• **DATASET EXCERPT**:
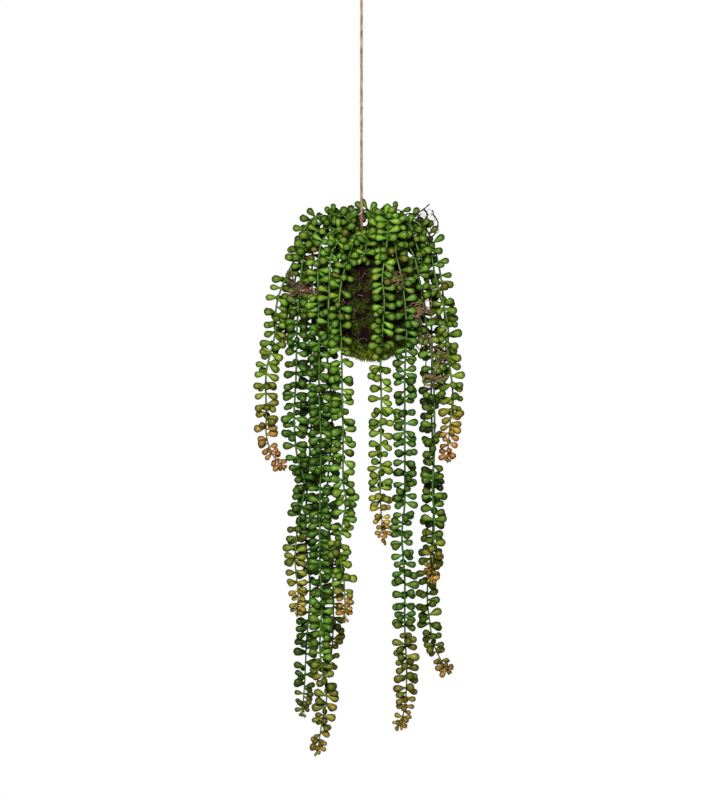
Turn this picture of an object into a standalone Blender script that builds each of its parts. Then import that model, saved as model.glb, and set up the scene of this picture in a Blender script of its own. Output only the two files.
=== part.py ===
"""A trailing senecio that grows from a moss ball, hung on jute twine.

Metres, +Z up, +X to the right, -Y to the front. The origin is the inside of the hanging loop's top,
where a hook carries it. The plant's sizes and routes are in millimetres from the middle of the ball,
and the empty ball_centre puts that point in its place below the loop.
"""

import math
import random

import bmesh
import bpy
from mathutils import Matrix, Vector, noise

MM = 0.001

# Where the middle of the ball hangs, from the inside of the loop's top
BALL_BELOW = 378.0
BALL_RIGHT = 11.4

# The moss ball
BALL_RADIUS = 56.5
BALL_HALF_HEIGHT = 58.0
BALL_LUMP = 1.6
BALL_LUMP_SPAN = 21.0
HOLE_GAP = 0.5
HOLE_SIDES = 6
ROOT_DEPTH = 12.0
BALL_CLEAR = 3.0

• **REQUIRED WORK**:
Using the data above, return each line exactly as written.

• **CORRECT RESULT**:
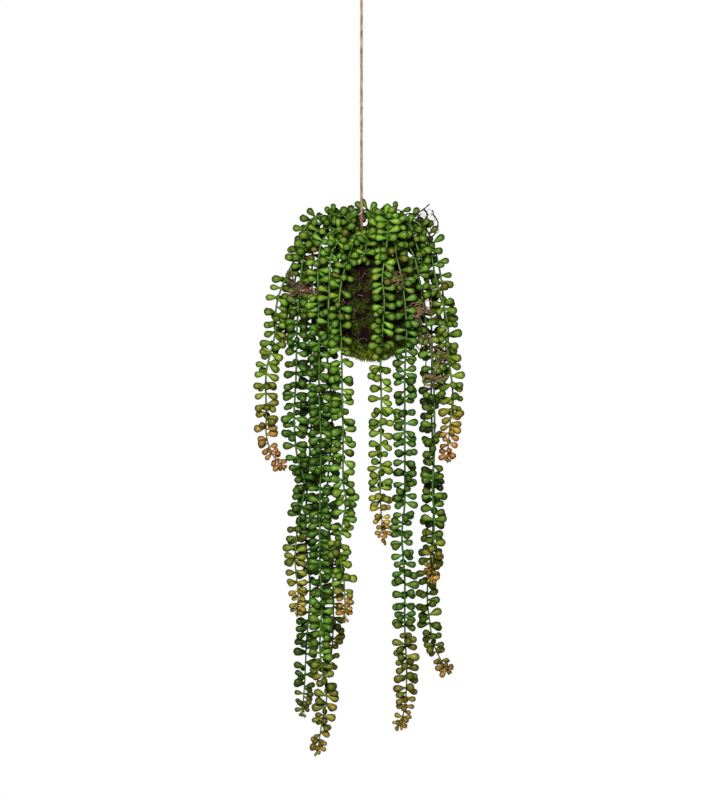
Turn this picture of an object into a standalone Blender script that builds each of its parts. Then import that model, saved as model.glb, and set up the scene of this picture in a Blender script of its own. Output only the two files.
=== part.py ===
"""A trailing senecio that grows from a moss ball, hung on jute twine.

Metres, +Z up, +X to the right, -Y to the front. The origin is the inside of the hanging loop's top,
where a hook carries it. The plant's sizes and routes are in millimetres from the middle of the ball,
and the empty ball_centre puts that point in its place below the loop.
"""

import math
import random

import bmesh
import bpy
from mathutils import Matrix, Vector, noise

MM = 0.001

# Where the middle of the ball hangs, from the inside of the loop's top
BALL_BELOW = 378.0
BALL_RIGHT = 11.4

# The moss ball
BALL_RADIUS = 56.5
BALL_HALF_HEIGHT = 58.0
BALL_LUMP = 1.6
BALL_LUMP_SPAN = 21.0
HOLE_GAP = 0.5
HOLE_SIDES = 6
ROOT_DEPTH = 12.0
BALL_CLEAR = 3.0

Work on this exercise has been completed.